● **PROVIDED DATA**
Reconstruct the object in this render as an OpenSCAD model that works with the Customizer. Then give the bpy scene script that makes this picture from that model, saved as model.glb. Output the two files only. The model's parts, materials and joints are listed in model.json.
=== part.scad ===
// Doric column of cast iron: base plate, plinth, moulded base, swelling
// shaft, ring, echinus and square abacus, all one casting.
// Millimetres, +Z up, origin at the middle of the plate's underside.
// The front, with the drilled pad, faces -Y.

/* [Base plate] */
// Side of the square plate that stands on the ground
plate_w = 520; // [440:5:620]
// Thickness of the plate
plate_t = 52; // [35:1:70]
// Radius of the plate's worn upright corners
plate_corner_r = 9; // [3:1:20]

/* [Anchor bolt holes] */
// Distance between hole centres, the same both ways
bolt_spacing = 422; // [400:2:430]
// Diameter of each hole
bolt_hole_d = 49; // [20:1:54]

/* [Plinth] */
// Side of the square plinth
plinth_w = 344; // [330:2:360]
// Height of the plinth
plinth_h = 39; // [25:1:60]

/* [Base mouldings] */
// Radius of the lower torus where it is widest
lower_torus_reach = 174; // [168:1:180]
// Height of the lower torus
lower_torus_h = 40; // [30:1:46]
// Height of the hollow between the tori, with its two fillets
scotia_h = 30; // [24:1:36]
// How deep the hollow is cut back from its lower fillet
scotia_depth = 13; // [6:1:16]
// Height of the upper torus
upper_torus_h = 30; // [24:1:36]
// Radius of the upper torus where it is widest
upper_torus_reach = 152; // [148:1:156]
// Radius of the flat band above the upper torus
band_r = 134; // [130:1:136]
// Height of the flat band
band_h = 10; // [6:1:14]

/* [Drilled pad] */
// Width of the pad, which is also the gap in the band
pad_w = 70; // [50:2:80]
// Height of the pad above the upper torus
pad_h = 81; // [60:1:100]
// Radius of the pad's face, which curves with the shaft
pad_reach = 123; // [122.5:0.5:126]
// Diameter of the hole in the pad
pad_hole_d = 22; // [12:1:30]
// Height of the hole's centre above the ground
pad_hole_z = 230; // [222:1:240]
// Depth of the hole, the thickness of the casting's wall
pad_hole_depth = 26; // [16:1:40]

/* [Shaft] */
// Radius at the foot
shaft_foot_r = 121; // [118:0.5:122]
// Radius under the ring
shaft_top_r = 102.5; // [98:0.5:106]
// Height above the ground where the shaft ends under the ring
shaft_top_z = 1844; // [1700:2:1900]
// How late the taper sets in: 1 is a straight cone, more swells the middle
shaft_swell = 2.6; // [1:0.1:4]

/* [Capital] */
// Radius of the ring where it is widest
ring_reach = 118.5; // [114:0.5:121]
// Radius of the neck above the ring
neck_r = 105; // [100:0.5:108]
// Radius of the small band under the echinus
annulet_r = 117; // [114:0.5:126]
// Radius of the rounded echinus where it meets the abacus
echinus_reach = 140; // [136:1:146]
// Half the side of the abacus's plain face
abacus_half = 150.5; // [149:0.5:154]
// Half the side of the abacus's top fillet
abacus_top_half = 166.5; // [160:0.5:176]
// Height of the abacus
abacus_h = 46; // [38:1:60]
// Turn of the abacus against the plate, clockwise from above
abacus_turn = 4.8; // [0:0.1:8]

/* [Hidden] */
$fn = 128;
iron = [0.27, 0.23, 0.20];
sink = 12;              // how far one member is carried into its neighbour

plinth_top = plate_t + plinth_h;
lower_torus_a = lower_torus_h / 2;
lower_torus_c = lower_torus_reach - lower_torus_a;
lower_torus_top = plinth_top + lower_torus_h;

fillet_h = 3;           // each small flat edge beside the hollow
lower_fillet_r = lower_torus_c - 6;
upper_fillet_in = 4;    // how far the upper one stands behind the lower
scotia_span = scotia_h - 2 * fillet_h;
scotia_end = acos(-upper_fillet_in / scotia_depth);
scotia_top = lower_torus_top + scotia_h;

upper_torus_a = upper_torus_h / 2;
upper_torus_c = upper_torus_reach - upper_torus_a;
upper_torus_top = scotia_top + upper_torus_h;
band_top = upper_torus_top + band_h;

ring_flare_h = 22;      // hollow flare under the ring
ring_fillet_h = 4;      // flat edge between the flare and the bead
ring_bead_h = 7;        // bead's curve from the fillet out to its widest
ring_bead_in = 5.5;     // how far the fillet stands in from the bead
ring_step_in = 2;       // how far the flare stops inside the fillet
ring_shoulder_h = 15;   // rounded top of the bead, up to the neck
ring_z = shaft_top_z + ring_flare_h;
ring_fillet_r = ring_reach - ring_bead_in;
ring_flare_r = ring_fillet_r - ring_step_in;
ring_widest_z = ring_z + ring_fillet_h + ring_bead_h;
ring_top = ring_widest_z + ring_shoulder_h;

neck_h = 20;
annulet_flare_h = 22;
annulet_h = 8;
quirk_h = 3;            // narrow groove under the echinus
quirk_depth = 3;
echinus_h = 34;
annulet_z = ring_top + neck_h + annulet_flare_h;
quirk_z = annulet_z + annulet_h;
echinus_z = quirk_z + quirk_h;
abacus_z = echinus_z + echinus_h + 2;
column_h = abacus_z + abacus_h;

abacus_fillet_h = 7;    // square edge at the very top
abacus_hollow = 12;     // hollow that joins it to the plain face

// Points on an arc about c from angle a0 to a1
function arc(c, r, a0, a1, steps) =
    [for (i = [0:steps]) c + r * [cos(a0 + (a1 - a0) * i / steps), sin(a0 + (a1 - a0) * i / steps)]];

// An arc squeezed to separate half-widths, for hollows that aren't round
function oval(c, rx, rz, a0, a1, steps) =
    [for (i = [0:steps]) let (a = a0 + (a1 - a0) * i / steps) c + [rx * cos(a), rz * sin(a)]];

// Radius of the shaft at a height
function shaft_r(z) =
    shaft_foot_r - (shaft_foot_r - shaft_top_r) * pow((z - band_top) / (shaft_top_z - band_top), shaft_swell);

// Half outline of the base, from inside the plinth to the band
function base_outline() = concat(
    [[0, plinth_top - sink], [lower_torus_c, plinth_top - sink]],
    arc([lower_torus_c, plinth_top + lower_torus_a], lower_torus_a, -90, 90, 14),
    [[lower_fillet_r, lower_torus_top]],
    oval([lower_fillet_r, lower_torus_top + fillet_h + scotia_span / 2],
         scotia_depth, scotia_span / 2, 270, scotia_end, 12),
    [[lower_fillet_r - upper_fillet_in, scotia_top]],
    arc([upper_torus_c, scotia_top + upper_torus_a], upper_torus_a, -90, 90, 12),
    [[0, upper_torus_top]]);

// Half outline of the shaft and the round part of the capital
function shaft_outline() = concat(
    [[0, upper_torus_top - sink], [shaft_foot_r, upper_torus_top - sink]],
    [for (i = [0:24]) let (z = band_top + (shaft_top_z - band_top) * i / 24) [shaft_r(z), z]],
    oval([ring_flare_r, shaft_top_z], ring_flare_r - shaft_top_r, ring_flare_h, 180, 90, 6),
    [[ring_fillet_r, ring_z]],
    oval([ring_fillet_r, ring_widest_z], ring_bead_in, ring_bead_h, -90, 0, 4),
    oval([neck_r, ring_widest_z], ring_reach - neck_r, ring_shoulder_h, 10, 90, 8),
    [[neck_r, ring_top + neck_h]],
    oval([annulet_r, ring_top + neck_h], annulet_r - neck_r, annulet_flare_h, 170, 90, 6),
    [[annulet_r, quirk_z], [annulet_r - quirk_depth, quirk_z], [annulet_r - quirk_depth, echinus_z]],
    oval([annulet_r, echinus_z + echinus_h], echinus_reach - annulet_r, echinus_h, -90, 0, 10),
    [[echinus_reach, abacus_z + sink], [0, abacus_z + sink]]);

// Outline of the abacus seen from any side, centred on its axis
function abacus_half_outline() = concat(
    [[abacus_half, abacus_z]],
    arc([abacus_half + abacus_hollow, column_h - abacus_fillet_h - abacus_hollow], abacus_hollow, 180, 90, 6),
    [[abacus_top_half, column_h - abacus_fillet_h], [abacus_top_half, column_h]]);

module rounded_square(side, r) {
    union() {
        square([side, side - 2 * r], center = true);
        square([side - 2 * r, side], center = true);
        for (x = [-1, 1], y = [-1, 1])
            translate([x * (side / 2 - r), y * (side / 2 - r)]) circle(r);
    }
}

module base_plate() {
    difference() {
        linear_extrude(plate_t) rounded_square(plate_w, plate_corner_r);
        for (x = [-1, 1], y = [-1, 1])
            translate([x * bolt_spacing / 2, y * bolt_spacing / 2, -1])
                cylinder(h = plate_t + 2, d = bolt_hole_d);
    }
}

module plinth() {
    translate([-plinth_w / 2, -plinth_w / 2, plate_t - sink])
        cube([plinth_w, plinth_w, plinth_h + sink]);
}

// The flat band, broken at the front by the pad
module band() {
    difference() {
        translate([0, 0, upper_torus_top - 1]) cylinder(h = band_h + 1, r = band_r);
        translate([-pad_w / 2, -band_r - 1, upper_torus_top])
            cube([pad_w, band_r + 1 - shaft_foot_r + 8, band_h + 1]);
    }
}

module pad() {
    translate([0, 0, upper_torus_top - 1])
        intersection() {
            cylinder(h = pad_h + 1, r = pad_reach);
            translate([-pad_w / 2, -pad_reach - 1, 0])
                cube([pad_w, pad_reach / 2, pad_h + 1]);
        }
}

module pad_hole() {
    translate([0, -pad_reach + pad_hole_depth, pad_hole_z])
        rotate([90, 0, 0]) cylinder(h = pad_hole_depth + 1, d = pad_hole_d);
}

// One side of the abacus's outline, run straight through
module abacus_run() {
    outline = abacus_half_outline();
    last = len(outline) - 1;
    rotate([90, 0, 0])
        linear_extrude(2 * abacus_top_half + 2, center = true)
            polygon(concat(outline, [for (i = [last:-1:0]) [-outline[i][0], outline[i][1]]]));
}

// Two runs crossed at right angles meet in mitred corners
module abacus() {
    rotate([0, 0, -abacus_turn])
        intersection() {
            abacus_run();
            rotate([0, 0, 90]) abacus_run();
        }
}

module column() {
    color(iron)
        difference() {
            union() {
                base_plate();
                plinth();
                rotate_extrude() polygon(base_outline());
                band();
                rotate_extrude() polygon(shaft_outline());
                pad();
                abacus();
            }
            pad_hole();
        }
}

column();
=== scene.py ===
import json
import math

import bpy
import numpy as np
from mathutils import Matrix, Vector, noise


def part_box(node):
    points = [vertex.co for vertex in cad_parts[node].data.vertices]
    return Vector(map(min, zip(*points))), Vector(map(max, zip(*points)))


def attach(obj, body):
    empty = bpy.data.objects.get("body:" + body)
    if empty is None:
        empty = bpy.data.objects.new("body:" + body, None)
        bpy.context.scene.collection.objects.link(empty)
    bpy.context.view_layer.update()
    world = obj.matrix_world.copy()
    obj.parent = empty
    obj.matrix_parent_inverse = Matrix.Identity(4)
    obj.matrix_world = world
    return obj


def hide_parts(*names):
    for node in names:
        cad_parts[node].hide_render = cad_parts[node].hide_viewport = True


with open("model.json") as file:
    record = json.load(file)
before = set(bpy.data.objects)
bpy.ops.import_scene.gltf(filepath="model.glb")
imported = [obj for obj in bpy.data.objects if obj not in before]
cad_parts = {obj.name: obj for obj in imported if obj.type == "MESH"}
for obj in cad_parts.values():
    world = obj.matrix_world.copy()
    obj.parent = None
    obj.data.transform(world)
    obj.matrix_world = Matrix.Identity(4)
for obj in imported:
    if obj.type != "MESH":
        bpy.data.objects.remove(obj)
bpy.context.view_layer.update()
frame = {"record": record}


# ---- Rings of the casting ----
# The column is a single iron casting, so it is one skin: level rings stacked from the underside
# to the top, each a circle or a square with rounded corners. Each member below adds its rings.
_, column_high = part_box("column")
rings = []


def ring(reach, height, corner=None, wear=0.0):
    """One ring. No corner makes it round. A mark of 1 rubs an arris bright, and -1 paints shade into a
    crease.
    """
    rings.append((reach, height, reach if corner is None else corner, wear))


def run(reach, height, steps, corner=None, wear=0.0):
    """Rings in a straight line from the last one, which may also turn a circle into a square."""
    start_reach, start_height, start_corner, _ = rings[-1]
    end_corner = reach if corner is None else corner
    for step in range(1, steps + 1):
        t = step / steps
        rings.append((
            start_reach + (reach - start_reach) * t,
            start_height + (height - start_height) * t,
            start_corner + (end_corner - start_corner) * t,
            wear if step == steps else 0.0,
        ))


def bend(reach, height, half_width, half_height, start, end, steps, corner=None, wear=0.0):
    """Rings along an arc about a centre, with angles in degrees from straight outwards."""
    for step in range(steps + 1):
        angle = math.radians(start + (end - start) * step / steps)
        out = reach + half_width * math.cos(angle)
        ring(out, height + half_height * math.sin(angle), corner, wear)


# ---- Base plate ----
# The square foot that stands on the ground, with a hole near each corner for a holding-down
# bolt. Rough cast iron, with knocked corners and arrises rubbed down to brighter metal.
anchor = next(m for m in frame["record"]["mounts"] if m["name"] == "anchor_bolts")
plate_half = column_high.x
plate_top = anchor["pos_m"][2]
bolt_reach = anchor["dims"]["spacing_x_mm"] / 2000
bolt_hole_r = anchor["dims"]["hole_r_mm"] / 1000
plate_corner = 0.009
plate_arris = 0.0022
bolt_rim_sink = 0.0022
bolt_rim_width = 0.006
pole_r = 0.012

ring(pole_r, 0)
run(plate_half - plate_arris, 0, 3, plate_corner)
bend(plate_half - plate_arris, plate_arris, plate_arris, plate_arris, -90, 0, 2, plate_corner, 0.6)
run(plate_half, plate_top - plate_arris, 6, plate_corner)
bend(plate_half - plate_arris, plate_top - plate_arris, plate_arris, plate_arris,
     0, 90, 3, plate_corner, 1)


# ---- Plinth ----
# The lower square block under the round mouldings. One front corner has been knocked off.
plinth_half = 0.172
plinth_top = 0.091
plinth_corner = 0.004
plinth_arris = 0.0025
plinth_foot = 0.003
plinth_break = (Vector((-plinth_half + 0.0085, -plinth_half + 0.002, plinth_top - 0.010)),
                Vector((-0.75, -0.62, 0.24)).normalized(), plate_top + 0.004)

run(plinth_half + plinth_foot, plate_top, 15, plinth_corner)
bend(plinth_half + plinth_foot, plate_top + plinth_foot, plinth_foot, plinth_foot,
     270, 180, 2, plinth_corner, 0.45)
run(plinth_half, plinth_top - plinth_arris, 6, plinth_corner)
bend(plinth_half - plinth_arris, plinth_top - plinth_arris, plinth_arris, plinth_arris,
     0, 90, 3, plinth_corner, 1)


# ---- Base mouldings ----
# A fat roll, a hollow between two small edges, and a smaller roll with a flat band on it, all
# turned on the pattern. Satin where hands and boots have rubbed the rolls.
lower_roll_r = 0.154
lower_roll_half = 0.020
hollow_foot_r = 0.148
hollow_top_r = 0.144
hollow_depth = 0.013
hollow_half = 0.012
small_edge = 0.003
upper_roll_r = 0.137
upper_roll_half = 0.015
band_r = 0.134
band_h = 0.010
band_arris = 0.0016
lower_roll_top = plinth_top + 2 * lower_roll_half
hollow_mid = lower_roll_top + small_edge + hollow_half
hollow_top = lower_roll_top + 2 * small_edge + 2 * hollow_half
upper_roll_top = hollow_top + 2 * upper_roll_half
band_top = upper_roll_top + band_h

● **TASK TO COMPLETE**
As listed above, the lines from the line with "imported = [obj" to the line with "ring(out, height +" are to be echoed exactly, with both ends included and nothing added.

● **ANSWER TO THE EXERCISE**
imported = [obj for obj in bpy.data.objects if obj not in before]
cad_parts = {obj.name: obj for obj in imported if obj.type == "MESH"}
for obj in cad_parts.values():
    world = obj.matrix_world.copy()
    obj.parent = None
    obj.data.transform(world)
    obj.matrix_world = Matrix.Identity(4)
for obj in imported:
    if obj.type != "MESH":
        bpy.data.objects.remove(obj)
bpy.context.view_layer.update()
frame = {"record": record}


# ---- Rings of the casting ----
# The column is a single iron casting, so it is one skin: level rings stacked from the underside
# to the top, each a circle or a square with rounded corners. Each member below adds its rings.
_, column_high = part_box("column")
rings = []


def ring(reach, height, corner=None, wear=0.0):
    """One ring. No corner makes it round. A mark of 1 rubs an arris bright, and -1 paints shade into a
    crease.
    """
    rings.append((reach, height, reach if corner is None else corner, wear))


def run(reach, height, steps, corner=None, wear=0.0):
    """Rings in a straight line from the last one, which may also turn a circle into a square."""
    start_reach, start_height, start_corner, _ = rings[-1]
    end_corner = reach if corner is None else corner
    for step in range(1, steps + 1):
        t = step / steps
        rings.append((
            start_reach + (reach - start_reach) * t,
            start_height + (height - start_height) * t,
            start_corner + (end_corner - start_corner) * t,
            wear if step == steps else 0.0,
        ))


def bend(reach, height, half_width, half_height, start, end, steps, corner=None, wear=0.0):
    """Rings along an arc about a centre, with angles in degrees from straight outwards."""
    for step in range(steps + 1):
        angle = math.radians(start + (end - start) * step / steps)
        out = reach + half_width * math.cos(angle)
        ring(out, height + half_height * math.sin(angle), corner, wear)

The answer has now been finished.